MAKASSAR, UJUNGJARI.COM — Lahan Gran Eterno yang ditunjuk sebagai lokasi proyek Pengelolaan Sampah Energi Listrik (PSEL) di Kecamatan Tamalanrea, Kota Makassar masih dalam kisruh panjang. Karenanya, Pemkot Makassar diminta membatalkan seluruh proses kontrak.
“Yang ditunjuk ini lahan bermasalah (Gran Eterno). Artinya seluruh proses kontrak juga cacat secara administratif,” ujar Direktur Laksus Muhammad Ansar, Jumat (28/6/2024).
ADVERTISEMENT
SCROLL TO RESUME CONTENT
Menurut Ansar, sebaiknya kontrak dibatalkan. Jika proses ini tetap dipaksakan, sama halnya telah menabrak norma hukum.
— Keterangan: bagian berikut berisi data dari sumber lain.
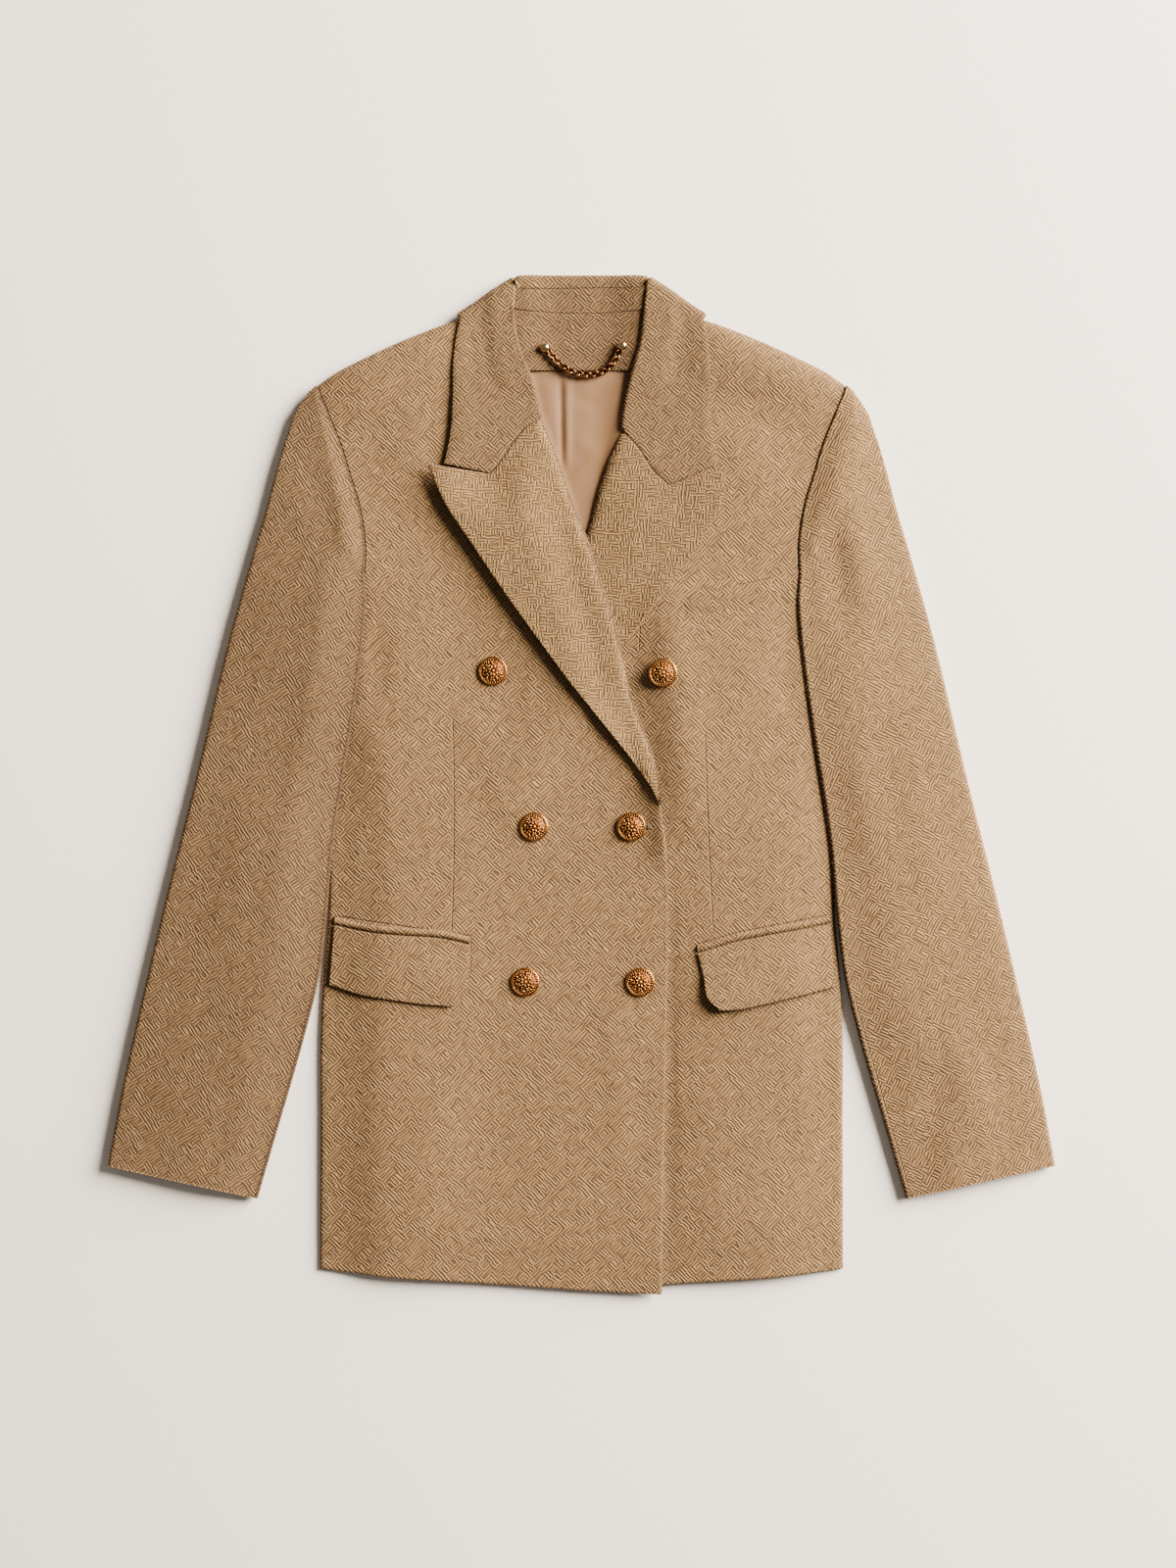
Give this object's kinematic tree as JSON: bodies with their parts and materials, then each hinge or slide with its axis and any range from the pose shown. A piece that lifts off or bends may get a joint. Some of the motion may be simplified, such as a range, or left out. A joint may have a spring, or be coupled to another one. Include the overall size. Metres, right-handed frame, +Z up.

“Dan itu pasti akan berimplikasi hukum. Bukan saja investor, Pemkot Makassar dalam hal ini Dinas Lingkungan Hidup (DLH) akan menjadi pihak yang paling bertanggung jawab. Jadi sekali lagi saya ingatkan, kontrak harus segera dibatalkan,” tandas Ansar.
Ansar mengaku akan melaporkan kasus ini ke penegak hukum jika kontrak proyek PSEL tetap berlanjut. Ia juga menilai, ada proses yang dipaksakan dari awal.
Menurut Ansar, proses itu terjadi karena terindikasi adanya deal-deal di bawah tangan. Kata dia, di sinilah berpotensi terjadi pelanggaran kontrak.
Pemilik Lahan Layangkan Keberatan
Salah seorang pemilik lahan di Gran Eterno, Herman Budianto kembali mengambil langkah hukum taktis dalam rangka mengejar hak-haknya atas lahan yang sampai saat ini masih terabaikan.
Kali ini, Herman Budianto melayangkan keberatan administrasi kepada Kepala Kantor Kementerian Agraria dan Tata Ruang (ATR/BPN) Kota Makassar atas terbitnya Sertipikat Hak Guna Bangunan di atas lahan Gran Eterno.
Menurut dia, surat keberatan tersebut telah diterima secara resmi oleh pihak Kantor Pertanahan Kota Makassar pada hari Jumat 20 Juni 2024, pekan lalu.
“Dalam surat keberatan itu, kami memohon kepada BPN Makassar untuk mencabut dan membatalkan berlakunya 24 Sertipikat HGB tersebut,” ujar Herman.
Menurut Herman, salah satu poin alasan keberatan itu dilayangkan ke BPN Makassar adalah tidak adanya akuntabilitas dan tidak transparannya seluruh proses sebagaimana yang dimaksud dalan AUPB. Padahal, kata Herman, pihak penyidik Polda Sulsel menyampaikan sudah melakukan blokir atas sertpikiat Gran Eterno tersebut.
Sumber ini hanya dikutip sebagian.